It is as if they are a frozen community, silently whispering to each other in muted conversation. Only if you sit for long enough can you start to see slight movements of crystalized lips and the shaking off of weathered minerals in agreement, laughter or disbelief. Just like gossiping elderly men… Perhaps the spirits of retired samurai dwell within! The characters of these stones emanate through the individuality of each one: some craggy and angular, others freckled with lichen. All are colorful mix of vein blues, rusty oranges and slate greys. Two in particular, huddled closely together, appeared to have a great secret. Long sinuous lines denote their mouths, jutting corners of boney-rock make up their chiseled jaws and cheeks, and rugged blocks their furrowed brows. I could have stayed for a long time, trying to decipher their clandestine chatter, but another appointment called…

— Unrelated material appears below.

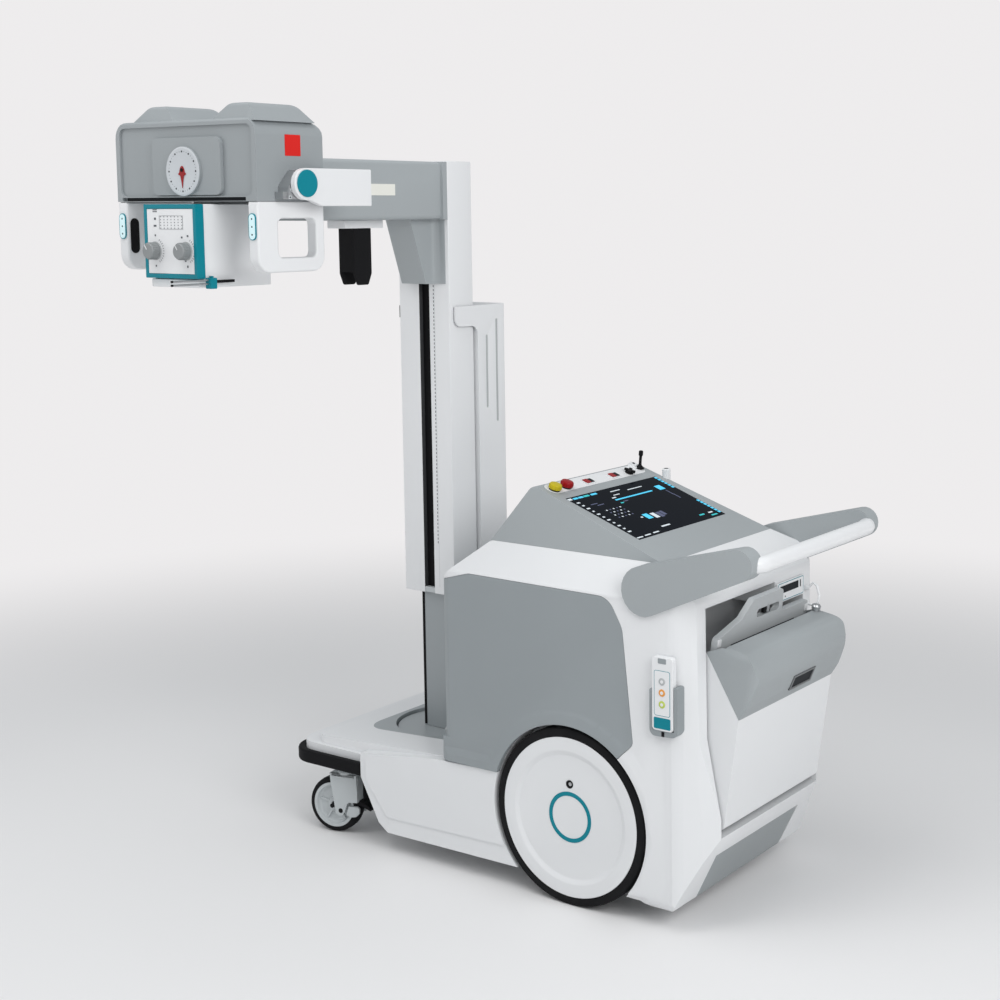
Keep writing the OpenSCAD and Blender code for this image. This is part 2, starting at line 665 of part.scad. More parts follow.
module caster_tyre(side) color(dark)
    at_caster(side) translate([-caster_trail, 0, caster_r]) rotate([90, 0, 0]) rotate_extrude($fn = 72)
        polygon(rounded([[caster_r - 14, -caster_w / 2, 0], [caster_r - 4, -caster_w / 2, 6],
                         [caster_r, 0, 0], [caster_r - 4, caster_w / 2, 6],
                         [caster_r - 14, caster_w / 2, 0]], 3));
module caster_fork_left() caster_fork(-1);
module caster_fork_right() caster_fork(1);
module caster_hub_left() caster_hub(-1);
module caster_hub_right() caster_hub(1);
module caster_tyre_left() caster_tyre(-1);
module caster_tyre_right() caster_tyre(1);

// mast
module on_mast() translate([-mast_x, 0, 0]) children();
foot_z = deck_z - 4;         // top of the turntable, just under the tray
module turntable() color(grey)
    on_mast() {
        translate([0, 0, tub_floor + 0.5]) cylinder(r = turntable_r, h = foot_z - tub_floor - 0.5);
        translate([0, 0, tub_z + 10]) cylinder(r = spigot_r, h = tub_floor - tub_z);
    }
module inner_column() color(grey)
    on_mast() block([-inner_w / 2, inner_w / 2], [inner_y0, inner_y0 + inner_d], [foot_z, inner_top]);
tower_half_w = column_w / 2 + run + 5;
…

To end the day we treated ourselves to a traditional tea ceremony. Our hostess, who we can only warmly recommend, beautifully and elegantly executed this. Please visit Camellia Tea Ceremony if you are in Kyoto! We then began our evening with a light-up viewing of the main Kodai-ji gardens. As is becoming ever more popular, there was a show of images mapped over the karesansui garden, alongside traditional music. A somewhat interesting display, however, I would personally prefer to see the garden in its natural state during the daylight. Nevertheless, the remainder of the garden was quite magical, especially the bamboo glowing bioluminescent-blue in the special lighting. Juxtaposed against a large, gold-tinted dragon’s head, there was an ancient, mythical feeling in the cool night air.
One day left…!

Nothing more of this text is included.